Number of nearest clusters each data point will be assigned to in the batching algorithm. Start with overlap_factor = 2 and gradually increase (2->3->4 …) for better accuracy at the cost of device memory usage.

size_t n_clusters = 1#

Number of total clusters (aka batches) to split the data into. If set to 1, algorithm creates an all-neighbors graph without batching. Start with n_clusters = 4 and increase (4 → 8 → 16…) for less device memory usage at the cost of accuracy. This is independent from overlap_factor as long as overlap_factor < n_clusters.

The ratio of overlap_factor / n_clusters determines device memory usage. Approximately (overlap_factor / n_clusters) * num_rows_in_entire_data number of rows will be put on device memory at once.
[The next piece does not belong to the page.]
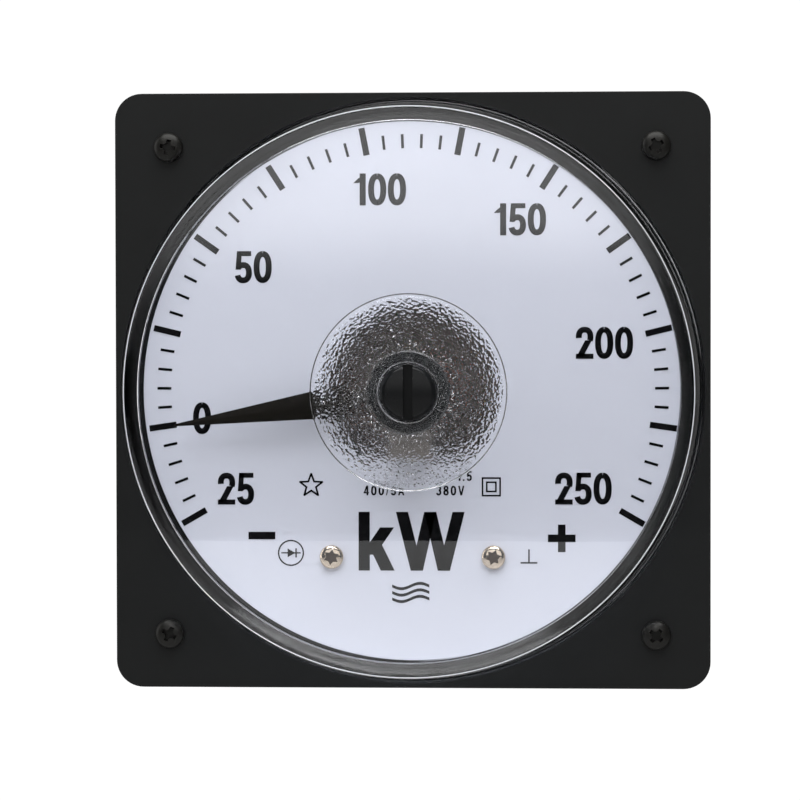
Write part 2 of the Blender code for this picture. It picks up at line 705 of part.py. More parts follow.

E.g. between (overlap_factor / n_clusters) = 2/10 and 2/20, the latter will use less device memory.

Larger overlap_factor results in better accuracy of the final all-neighbors knn graph. E.g. While using similar device memory, (overlap_factor / n_clusters) = 4/20 will have better accuracy than 2/10 at the cost of performance.
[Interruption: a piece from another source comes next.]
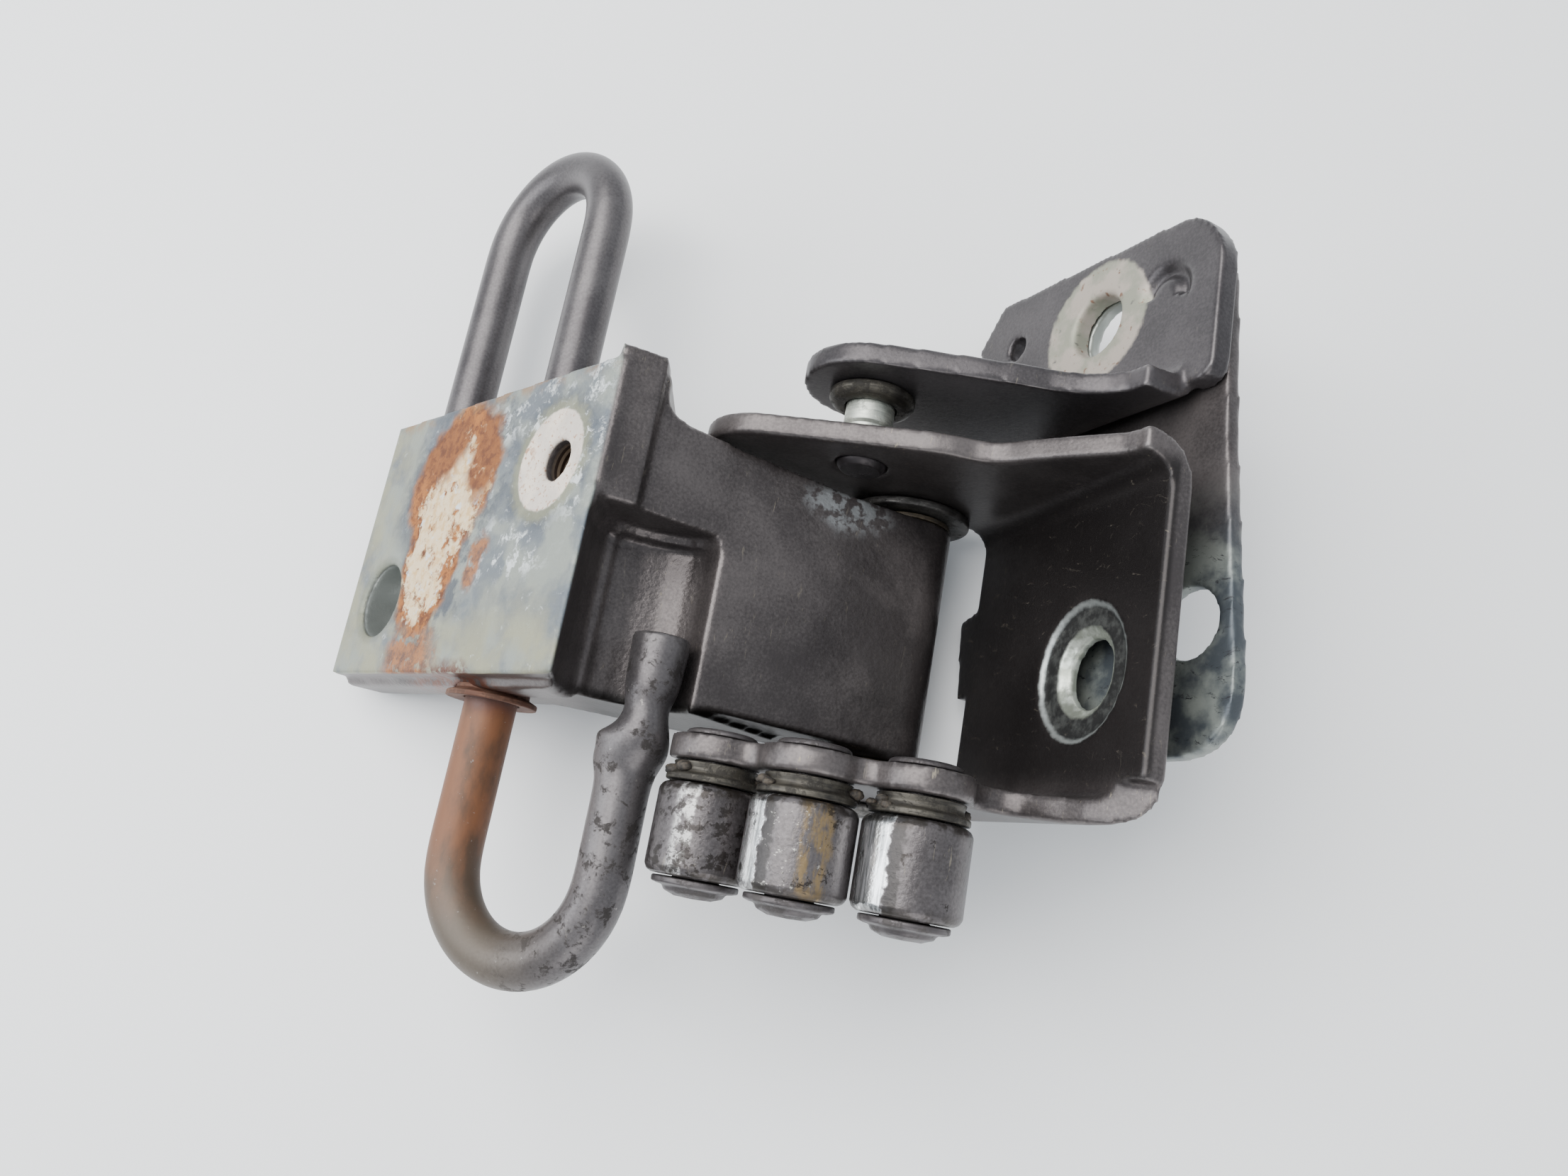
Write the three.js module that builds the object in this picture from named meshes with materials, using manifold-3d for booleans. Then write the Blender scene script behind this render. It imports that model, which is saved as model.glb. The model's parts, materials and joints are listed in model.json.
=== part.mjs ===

cuvs::distance::DistanceType metric = cuvs::distance::DistanceType::L2Expanded#

Metric used.

Build#

void build(
const raft::resources &handle,
const all_neighbors_params &params,
raft::host_matrix_view<const float, int64_t, row_major> dataset,
raft::device_matrix_view<int64_t, int64_t, row_major> indices,
std::optional<raft::device_matrix_view<float, int64_t, row_major>> distances = std::nullopt,
std::optional<raft::device_vector_view<float, int64_t, row_major>> core_distances = std::nullopt,
float alpha = 1.0
)#

Builds an approximate all-neighbors knn graph (find nearest neighbors for all the training vectors)

Usage example:

using namespace cuvs::neighbors;
// use default index parameters
all_neighbors::all_neighbors_params params;
auto indices = raft::make_device_matrix<int64_t, int64_t>(handle, n_row, k);
auto distances = raft::make_device_matrix<float, int64_t>(handle, n_row, k);
all_neighbors::build(res, params, dataset, indices.view(), distances.view());

Parameters:
  • handle[in] raft::resources is an object mangaging resources

  • params[in] an instance of all_neighbors::all_neighbors_params that are parameters to build all-neighbors knn graph

  • dataset[in] raft::host_matrix_view input dataset expected to be located in host memory

  • indices[out] nearest neighbor indices of shape [n_row x k]

  • distances[out] nearest neighbor distances [n_row x k]

  • core_distances[out] array for core distances of size [n_row]. Requires distances matrix to compute core_distances. If core_distances is given, the resulting indices and distances will be mutual reachability space.

  • alpha[in] distance scaling parameter as used in robust single linkage.

void build(
const raft::resources &handle,
const all_neighbors_params &params,
raft::device_matrix_view<const float, int64_t, row_major> dataset,
raft::device_matrix_view<int64_t, int64_t, row_major> indices,
std::optional<raft::device_matrix_view<float, int64_t, row_major>> distances = std::nullopt,
std::optional<raft::device_vector_view<float, int64_t, row_major>> core_distances = std::nullopt,
float alpha = 1.0
)#

Builds an approximate all-neighbors knn graph (find nearest neighbors for all the training vectors) params.n_clusters should be 1 for data on device. To use a larger params.n_clusters for efficient device memory usage, put data on host RAM.

Usage example:

using namespace cuvs::neighbors;
// use default index parameters
all_neighbors::all_neighbors_params params;
auto indices = raft::make_device_matrix<int64_t, int64_t>(handle, n_row, k);
auto distances = raft::make_device_matrix<float, int64_t>(handle, n_row, k);
all_neighbors::build(res, params, dataset, indices.view(), distances.view());

Parameters:
  • handle[in] raft::resources is an object mangaging resources

  • params[in] an instance of all_neighbors::all_neighbors_params that are parameters to build all-neighbors knn graph

  • dataset[in] raft::device_matrix_view input dataset expected to be located in device memory

  • indices[out] nearest neighbor indices of shape [n_row x k]

  • distances[out] nearest neighbor distances [n_row x k]

  • core_distances[out] array for core distances of size [n_row]. Requires distances matrix to compute core_distances. If core_distances is given, the resulting indices and distances will be mutual reachability space.

  • alpha[in] distance scaling parameter as used in robust single linkage.